Merujuk surat keputusan tersebut, hutan lindung di wilayah Soppeng terbentang seluas 45,9 ribu hektare dan dikelola oleh KPH Walanae.
Perkampungan dan ladang warga ada yang dimasukkan ke kawasan hutan itu, tanpa proses negoisasi dan sosialisasi, jelas Roni Septian Maulana, Kepala Divisi Advokasi Konsorsium Pembaruan Agraria (KPA).
“Proses penunjukan dan penetapan kawasan hutan itu tidak dilakukan secara partisipatif. Masyarakat tidak pernah dilibatkan, di mana sih sebenarnya batas-batas hutan. Jadi proses itu berpotensi memunculkan penggusuran, perampasan tanah, dan kriminalisasi,” pungkas Roni.
UU P3H Harusnya Jerat Korporasi
Meninjau kembali kasus yang sama di tahun 2017, tiga petani Sahidin, Jamadi, dan Sukardi di Soppeng juga terjerat kasus yang sama. Ketiganya ditahan 150 hari dan dibebaskan tahun 2018.
Dalam putusann majelis hakim Pengadilan Negeri Watansoppeng ketika itu menyatakan jaksa tidak semestinya menjerat petani dengan UU P3H. Alasannya, aturan itu ditujukan untuk perusakan hutan yang dilakukan secara terorganisir.

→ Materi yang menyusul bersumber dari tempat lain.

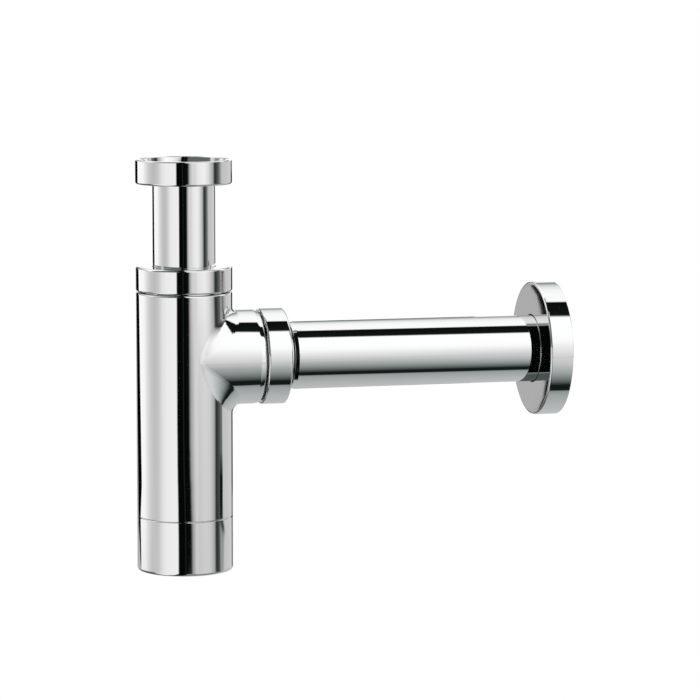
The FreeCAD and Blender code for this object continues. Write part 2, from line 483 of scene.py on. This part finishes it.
@dataclass(frozen=True)
class Span:
    """A stretch with soft ends, measured in whatever the value beside it is.

    Attributes:
        low: where it starts to rise from nought.
        rising: where it reaches one.
        falling: where it starts to fall.
        high: where it is back at nought.
    """

    low: float
    rising: float
    falling: float
    high: float

    def radians(self) -> "Span":
        """Gives the same stretch in radians, where it is written in degrees."""
        return Span(*(math.radians(v) for v in (self.low, self.rising, self.falling, self.high)))


@dataclass(frozen=True)
class Tint:
    """Colour of the studio's light: neutral when bright, and faintly green in the dark gaps.

    Attributes:
        red_fall: how fast the loss of red fades as the light grows.
        blue_fall: how fast the loss of blue fades.
        red_loss: share of red that black lacks.
        blue_loss: share of blue that black lacks.
    """

    red_fall: float
    blue_fall: float = 12.0
    red_loss: float = 0.35
    blue_loss: float = 0.18

    def colour(self, light: float) -> tuple[float, float, float, float]:
        """Gives a light its colour.

        Args:
            light: brightness, where 1 is white.

        Returns:
            The linear colour.
        """
        red = light * (1 - self.red_loss * math.exp(-self.red_fall * light))
        blue = light * (1 - self.blue_loss * math.exp(-self.blue_fall * light))
        return (red, light, blue, 1.0)


@dataclass(frozen=True)
class Sums:
    """The sums that a node tree works out, one node or two for each.

    Attributes:
        tree: the node tree.
    """

    tree: bpy.types.NodeTree

    def maths(self, operation: str, *values: object) -> Socket:
        """Adds one sum, and gives its result."""
        node = add_node(self.tree, "ShaderNodeMath", {"operation": operation}, dict(enumerate(values)))
        return node.outputs["Value"]

    def times(self, first: object, second: object) -> Socket:
        """Multiplies two values."""
        return self.maths("MULTIPLY", first, second)

    def line(self, value: object, slope: object, start: object) -> Socket:
        """Follows a straight line: the value times its slope, plus where it starts."""
        return self.maths("MULTIPLY_ADD", value, slope, start)

    def fade(self, value: object, rise: Rise) -> Socket:
        """Rises smoothly from nought to one as a value goes from one end of a rise to the other."""
        node = add_node(
            self.tree, "ShaderNodeMapRange", {"interpolation_type": "SMOOTHSTEP"},
            {"Value": value, "From Min": rise[0], "From Max": rise[1]},
        )
        return node.outputs["Result"]

    def within(self, value: object, span: Span) -> Socket:
        """Is one in the middle of a span, and fades to nought at its ends."""
        falling = self.maths("SUBTRACT", 1.0, self.fade(value, (span.falling, span.high)))
        return self.times(self.fade(value, (span.low, span.rising)), falling)

    def mix(self, share: object, first: object, second: object) -> Socket:
        """Mixes two colours, where a share of one is all of the second."""
        mixed = add_node(
            self.tree, "ShaderNodeMixRGB", {}, {"Fac": share, "Color1": first, "Color2": second}
        )
        return mixed.outputs["Color"]

    def brighten(self, colour: object, factor: object) -> Socket:
        """Multiplies a colour by a factor."""
        scaled = add_node(
            self.tree, "ShaderNodeVectorMath", {"operation": "SCALE"}, {0: colour, "Scale": factor}
        )
        return scaled.outputs["Vector"]

    def light_ramp(self, angle: Socket, cards: tuple[Card, ...], tint: Tint) -> Socket:
        """Turns an angle into the light that comes from there.

        Args:
            angle: the socket that holds the angle in radians, from -pi to pi.
            cards: the cards in order of angle, with soft edges between them.
            tint: the light's colour.

        Returns:
            The socket that holds the light.
        """
        share = add_node(
            self.tree, "ShaderNodeMapRange", {}, {"Value": angle, "From Min": -math.pi, "From Max": math.pi}
        )
        ramp = add_node(self.tree, "ShaderNodeValToRGB", {}, {"Fac": share.outputs["Result"]})
        wanted = []
        for card in cards:
            wanted += [(card.start, card.start_light), (card.end, card.end_light)]
        stops = ramp.color_ramp.elements
        while len(stops) < len(wanted):
            stops.new(0.5)
        for stop, (degrees, _) in zip(stops, wanted):
            stop.position = (degrees + 180) / 360
        for stop, (_, light) in zip(stops, wanted):
            stop.color = tint.colour(light)
        return ramp.outputs["Color"]


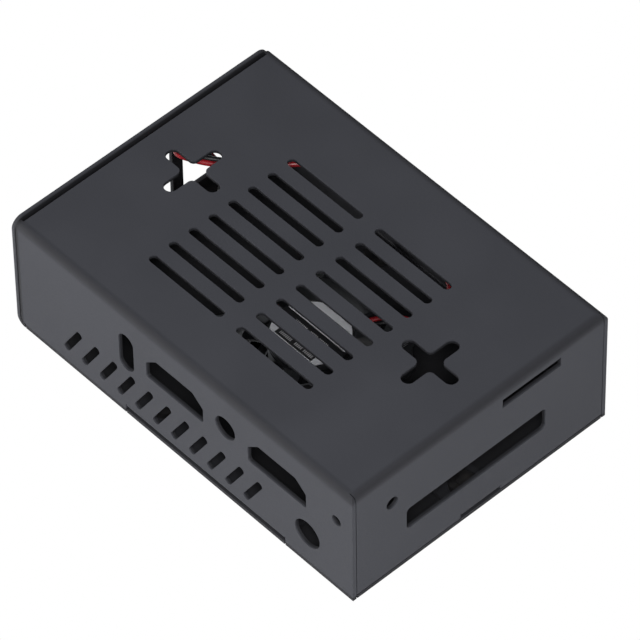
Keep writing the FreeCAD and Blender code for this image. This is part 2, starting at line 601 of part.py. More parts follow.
def make_bottom_cover():
    """Cover plate and port end, folded from one sheet."""
    body = new_body("bottom_cover")
    left, right = f"-{HALF_LENGTH}", HALF_LENGTH
    section = new_sketch(body, "cover_section", "XZ_Plane")
    outline(section, [(left, "0"), (right, "0"), (right, "dims.sheet"),
                      (f"{left} + dims.sheet", "dims.sheet"), (f"{left} + dims.sheet", "dims.case_height"),
                      (left, "dims.case_height")])
    base = pad(body, section, "cover_sheet", "dims.case_width", midplane=True)
    edge, sheet, height = val(left), val("dims.sheet"), val("dims.case_height")
    inner = round_edges(body, base, "inner_bend", "dims.cover_bend - dims.sheet",
                        lambda at, run: near(at.x, edge + sheet) and near(at.z, sheet))
    outer = round_edges(body, inner, "outer_bend", "dims.cover_bend",
                        lambda at, run: near(at.x, edge) and near(at.z, 0))
    half_width = val(HALF_WIDTH)
    round_edges(body, outer, "end_corners", "dims.cover_round",
                lambda at, run: near(abs(at.y), half_width) and near(at.z, height) and at.x < edge + sheet)

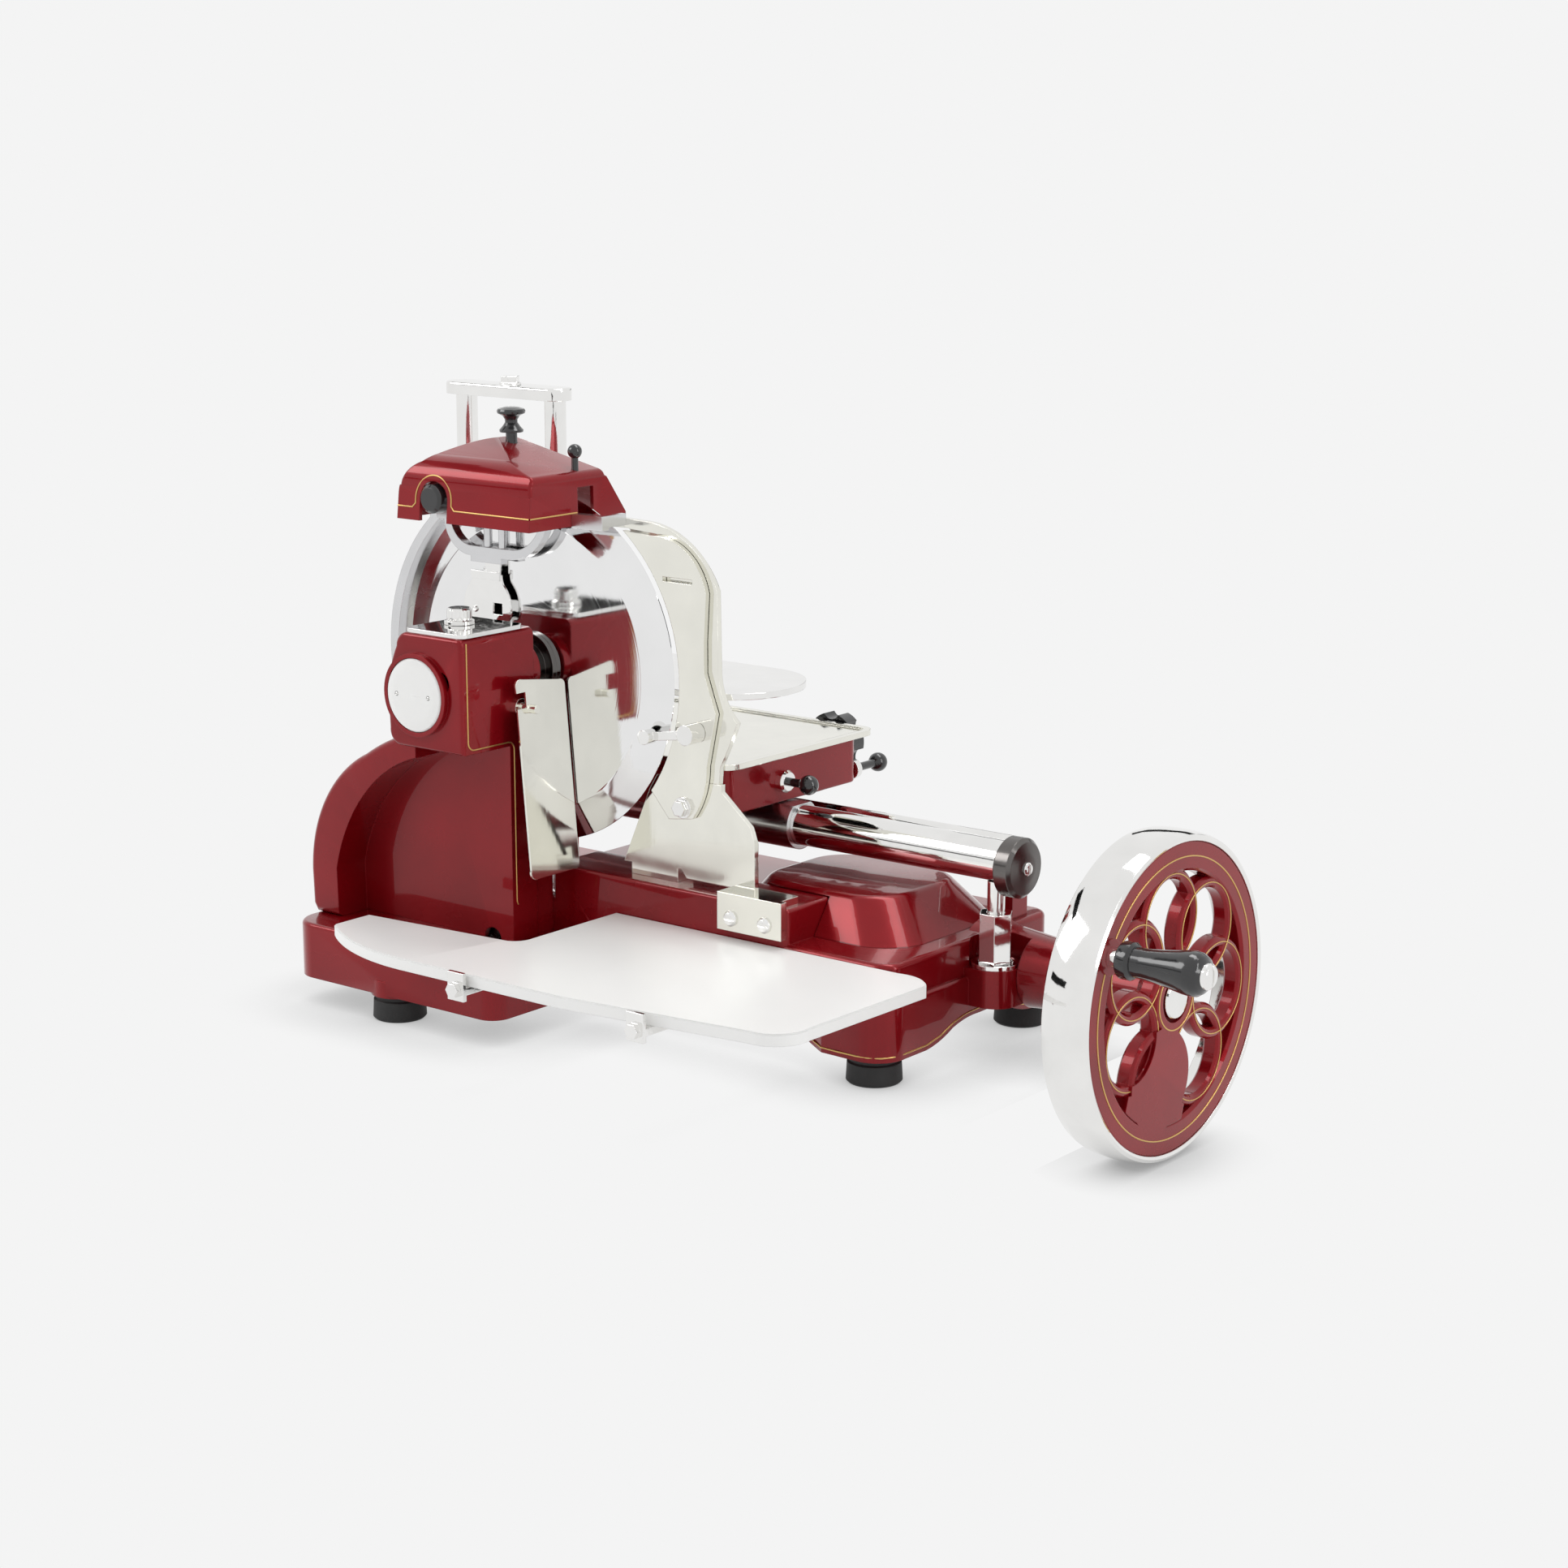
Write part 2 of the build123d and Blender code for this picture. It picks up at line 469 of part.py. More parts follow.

KPA bersama tiga guru besar ilmu hukum, yaitu Profesor Maria Sumardjono, Profesor Achmad Sodiki, dan Profesor Hariadi Kartodihardjo, mengingatkan hakim agar merujuk putusan bebas itu saat mengadili Ario, Natu, dan Sabang.
“Sebenarnya dalam pasal 1 dan 11 UU P3H mengecualikan, bahwa pemidanaan tidak berlaku untuk masyarakat adat atau petani yang telah bermukim di kawasan hutan dan tidak menebang kayu untuk bisnis seperti korporasi yang menebang ribuan hektare lahan,” jelas Roni, Kepala Advokasi KPA.
Hukum Jangan Represif
Pakar Hukum Pidana, Dr. Muhammad Taufiq turut mengomentari kasus tersebut, ia menilai bahwa hukuman yang menimpa para petani di kawasan hutan merupakan tindakan yang tidak masuk akal.
“Lalu bagaimana mungkin petani memiliki tanah secuil dan itu sudah turun-temurun tiba-tiba dimasukkan hutan lindung . Saya melihat hakimnya tidak belajar ilmu hukum modern. Masa tanah leluhurnya yang sudah bertahun-tahun bahkan untuk orang tuanya sudah berusia 76 tahun tiba-tiba muncul peraturan 2017 bisa menghabisi tanah mereka , itu tidak masuk akal” ujar Taufiq, saat dihubungi IslamToday, Jumat (26/2).
Taufiq juga menerangkan bahwa aliran hukum yang digunakan untuk menjerat para petani tersebut adalah aliran hukum Represif atau hukum yang bersumber pada kekuasaan. Ia meminta kepada penegak hukum agar melihat hukum sesuai dengan keadilan masyarakat bukan hukum yang bersumber pada penguasa.
“kalau yang dipraktekan ini adalah hukum Represif, hukum yang bersumber pada penguasa, tetapi itupun dilakukan dengan cara-cara yang salah” tandasnya.